American John J. Montgomery invented and experimented with controllable spring-loaded trailing edge "flaps" on his second glider (1885) for roll control. Roll control was later expanded on his third glider (1886) to rotation of the entire wing as a wingeron. Later, Montgomery independently devised a system for wing warping, using model gliders first and then man-carrying machines with wing warping as early as 1903 through 1905 such as those used on The Santa Clara glider (1905). Montgomery patented this system of wing warping at precisely the same time as the Wrights, and was routinely requested during the middle of the Wright Brothers patent war to make the Montgomery patent available more broadly to other aviators for the specific purpose of avoiding the Wright Brothers' patent.

New Zealander Richard Pearse may have made a powered flight in a monoplane that included small ailerons as early as 1902, but his claims are controversial (and sometimes inconsistent), and, even by his own reports, his aircraft were not well controlled.

Robert Esnault-Pelterie, a Frenchman, built a Wright-style glider in 1904 that used ailerons in lieu of wing-warping. Although Boulton had described and patented ailerons in 1868, no one had actually built them until Esnault-Pelterie's glider, almost 40 years later.

The Santos-Dumont 14-bis airplane was modified to add ailerons in late 1906, though it was never fully controllable in flight, likely due to its unconventional surfaces arrangement. Henri Farman's single-acting ailerons on the Farman III were the first to resemble ailerons on modern aircraft, and have a reasonable claim as the ancestor of the modern aileron.
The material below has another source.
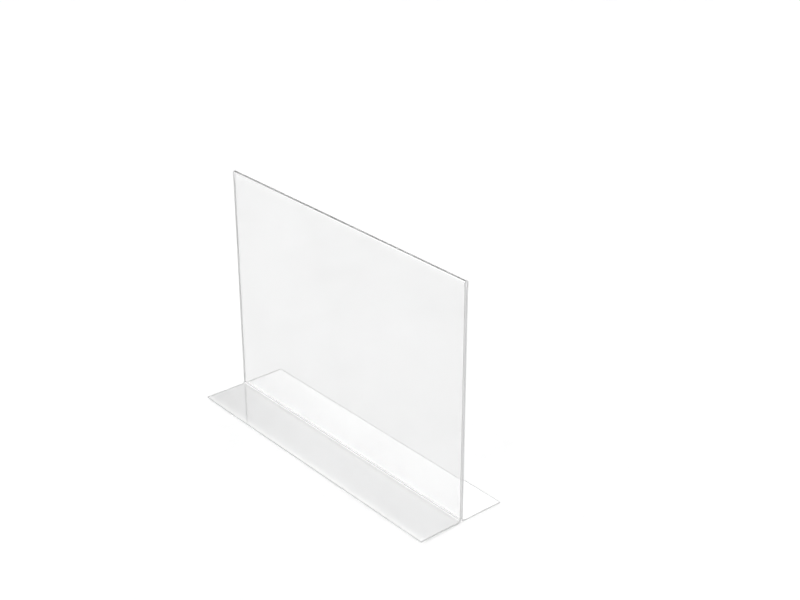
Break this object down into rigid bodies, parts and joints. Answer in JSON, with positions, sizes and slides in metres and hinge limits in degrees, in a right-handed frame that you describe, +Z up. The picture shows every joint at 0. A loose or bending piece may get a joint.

In 1908, U.S. inventor, businessman and engine builder Glenn Curtiss flew an aileron-controlled aircraft. Curtiss was a member of the Aerial Experiment Association, headed by Alexander Graham Bell. The Association developed ailerons for their June Bug aircraft, in which Curtiss made the first officially-recognized kilometer-plus flight in the U.S. In 1911, the AEA's version of ailerons received a patent.